Since the formation of the Constitution a vast extension of territory, and the varied relations arising therefrom, have presented problems which could not have been foreseen. It is just cause for admiration, even wonder, that the provisions of the fundamental law should have been so fully adequate to all the wants of government, new in its organization, and new in many of the principles on which it was founded. Whatever fears may have once existed as to the consequences of territorial expansion must give way before the evidence which the past affords. The General Government, strictly confined to its delegated functions, and the State left in the undisturbed exercise of all else, we have a theory and practice which fits our Government for immeasurable domain, and might, under a millennium of nations, embrace mankind.

From the slope of the Atlantic our population, with ceaseless tide, has poured into the wide and fertile valley of the Mississippi, with eddying whirl has passed to the coast of the Pacific; from the West and the East the tides are rushing toward each other, and the mind is carried to the day when all the cultivable land will be inhabited, and the American people will sigh for more wildernesses to conquer. But there is here a physico-political problem presented for our solution. Were it purely physical your past triumphs would leave but little doubt of your capacity to solve it. A community which, when less than twenty thousand, conceived the grand project of crossing the White Mountains, and unaided, save by the stimulus which jeers and prophecies of failure gave, successfully executed the Herculean work, might well be impatient if it were suggested that a physical problem was before us too difficult for mastery. The history of man teaches that high mountains and wide deserts have resisted the permanent extension of empire, and have formed the immutable boundaries of States. From time to time, under some able leader, have the hordes of the upper plains of Asia swept over the adjacent country, and rolled their conquering columns over Southern Europe.
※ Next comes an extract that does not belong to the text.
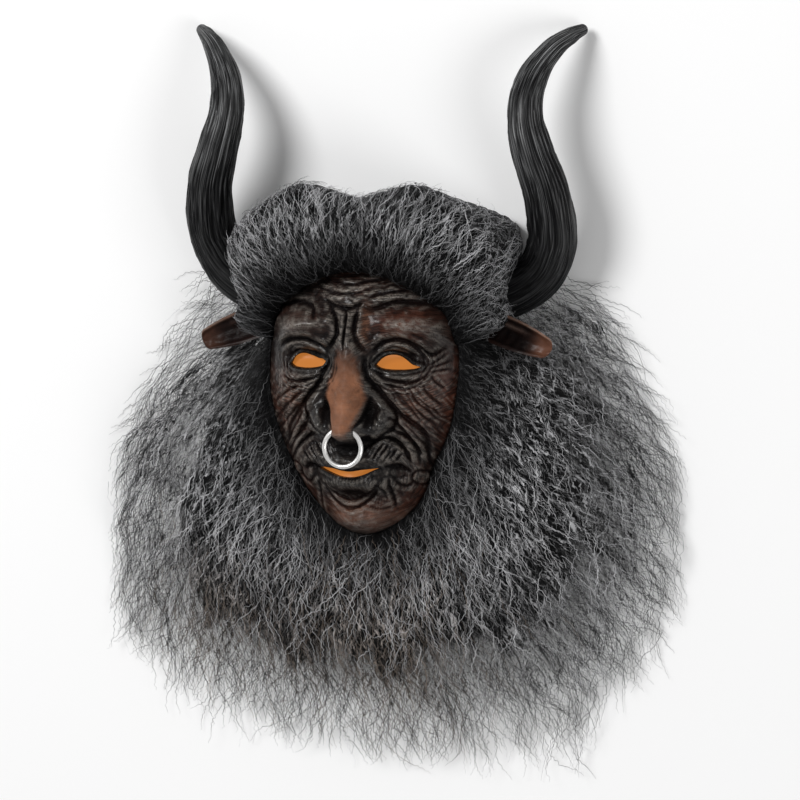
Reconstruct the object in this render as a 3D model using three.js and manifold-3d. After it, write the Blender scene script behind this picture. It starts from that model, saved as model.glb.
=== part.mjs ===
// A horned demon mask of the Alpine winter parades, lying on its back with the face up.
// It has a hollow moulded face shell, two horns, two drooping ears, a ring through the nose,
// orange film behind the openings, and glued hair: a two-lobed crown roll, two manes and a beard.
// Units are millimetres. +Z leaves the face, +Y points from the chin to the crown, and the back
// rim and the underside of the hair lie in the plane z = 0. Until the last lines, y = 0 is the eye line.
import * as THREE from "three";
import { mergeVertices } from "three/addons/utils/BufferGeometryUtils.js";
import Module from "manifold-3d";

const wasm = await Module();
wasm.setup();

// Sizes of the face shell
const WALL = 4;
const GAP = 0.4;
const RIM = { halfWidth: 95, crown: 110, chin: -160, middle: -18 };
const DOME = { height: 133, edgePower: 2.2, topPower: 2.75 };
const GRID_POLE_Y = -48;
const AROUND = 50;
const OUTER_ROWS = 20;
const INNER_ROWS = 7;

// Rounded forms on the face: centre, reach each way, and height. Those off the middle are mirrored.
const FORMS = {
  brow: { x: 43, y: 29, wide: 21, tall: 10, high: 14 },
  browOuter: { x: 62, y: 22, wide: 12, tall: 9, high: 5 },
  glabella: { x: 0, y: 16, wide: 12, tall: 20, high: 11 },
  forehead: { x: 0, y: 52, wide: 24, tall: 8, high: 6 },
  socket: { x: 37, y: 3, wide: 17, tall: 8, high: -10 },
  lowerLid: { x: 37, y: -11, wide: 15, tall: 4, high: 4 },
  cheek: { x: 54, y: -28, wide: 17, tall: 16, high: 9 },
  jowl: { x: 47, y: -72, wide: 9, tall: 18, high: 6 },
  mouthMound: { x: 0, y: -88, wide: 36, tall: 26, high: 13 },
  muzzle: { x: 27, y: -74, wide: 12, tall: 9, high: 6 },
  mouthCorner: { x: 34, y: -87, wide: 5, tall: 6, high: -6 },
  upperLip: { x: 0, y: -78, wide: 19, tall: 4.5, high: 5 },
  lowerLip: { x: 0, y: -97, wide: 21, tall: 5, high: 8 },
  underLip: { x: 0, y: -107, wide: 20, tall: 4.5, high: -5 },
  chin: { x: 0, y: -130, wide: 27, tall: 15, high: 24 },
  noseSide: { x: 14.5, y: -24, wide: 8, tall: 14, high: 6 },
  noseWing: { x: 23, y: -50, wide: 9, tall: 9, high: 14 },
  wingTop: { x: 27, y: -37, wide: 7, tall: 10, high: 7 },
};
const FORM_FADE = 0.12;
const NOSE = {
  bridgeY: 10,
  tipY: -56,
  bridgeHigh: 6,
  tipHigh: 38,
  bridgeWide: 10.5,
  tipWide: 14,
  riseFromY: 24,
  riseOver: 16,
  fallFromY: -68.8,
  fallToY: -52.8,
};
const FOLDS = [
  { from: [18, -12], to: [60, -72], wide: 5, deep: 6.5 },
  { from: [39, -62], to: [48, -92], wide: 4, deep: 4 },
  { from: [6, 18], to: [8, 44], wide: 4, deep: 4.5 },
  { from: [8, 46], to: [48, 50], wide: 4, deep: 4 },
];
// The openings, as curves between two corners that are pulled towards an upper and a lower point
const EYE = { innerX: 20, outerX: 53, pullX: 36, cornerY: -2.5, upperY: 15.2, lowerY: -8.5 };
const MOUTH = { halfWidth: 24.5, cornerY: -82, upperY: -86, lowerY: -98 };
const FILM = { thick: 1.4, margin: 5, eyeHalfHeight: 11, mouthHalfHeight: 10, mouthY: -88 };
const FLOOR_CUT = -5;
const CUT_FROM = 40;
const CUT_DEPTH = 160;
const CURVE_SEGMENTS = 6;

// Horns and ears: centre lines of the right one, as x, y, z
const HORN_LINE = [
  [84, 41, 31],
  [111, 50, 31],
  [130, 65, 31],
  [139.5, 86, 37],
  [141, 107, 47],
  [137.5, 133, 57],
  [129.5, 159, 63],
  [123, 184, 61.5],
  [122.5, 204, 56.5],
  [128, 223, 48],
  [139, 240.5, 36],
  [150, 250.5, 22],
  [158, 255.5, 11],
];
const HORN_RADII = [20.5, 20.3, 20, 19.7, 19.2, 18, 16.3, 14.6, 13, 11, 8.6, 6.2, 4.2];
const HORN_SIDES = 14;
const HORN_STEPS = 20;
const EAR = { root: [76, 30, 51], tip: [138, 7, 58], halfWidth: 13, thick: 3.6, cup: 8, hairGap: 0.6 };
const EAR_STEPS = 8;
const EAR_SIDES = 6;
const NOSE_RING = { centre: [0, -65, 158], radius: 14.6, wire: 1.8 };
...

Yet, after the lapse of a few generations, the physical law, to which I have referred, has asserted its supremacy, and the boundaries of those States differ little now from those which were obtained three thousand years ago.

Rome flew her conquering eagles over the then known world, and has now subsided into the little territory on which the great city was originally built. The Alps and the Pyranees have been unable to restrain imperial France; but her expansion was a feverish action, her advance and her retreat were tracked with blood, and those mountain ridges are the reëstablished limits of her empire. Shall the Rocky Mountains prove a dividing barrier to us? Were ours a central consolidated Government, instead of a Union of sovereign States, our fate might be learned from the history of other nations. Thanks to the wisdom and independent spirit of our forefathers, this is not the case. Each State having sole charge of its local interests and domestic affairs, the problem, which to others has been insoluble, to us is made easy. Rapid, safe, and easy communication between the Atlantic and the Pacific will give co-intelligence, unity of interest, and coöperation among all parts of our continent-wide Republic. The net-work of railroads which bind the North and the South, the slope of the Atlantic and the valley of the Mississippi, together testify that our people have the power to perform, in that regard, whatever it is their will to do.

We require a railroad to the States of the Pacific for present uses; the time no doubt will come when we shall have need of two or three, it may be, more. Because of the desert character of the interior country the work will be difficult and expensive. It will require the efforts of a united people. The bickerings of little politicians, the jealousies of sections must give way to dignity of purpose and zeal for the common good. If the object be obstructed by contention and division as to whether the route shall be Northern, Southern, or Central, the handwriting is on the wall, and it requires little skill to see that failure is the interpretation of the inscription. You are practical people, and may ask, How is that contest to be avoided? By taking the question out of the hands of politicians altogether. Let the Government give such aid as it is proper for it to render to the company which shall propose the most feasible plan; then leave to capitalists with judgment, sharpened by interest, the selection of the route, and the difficulties will diminish, as did those which you overcame when you connected your harbor with the Canadian provinces.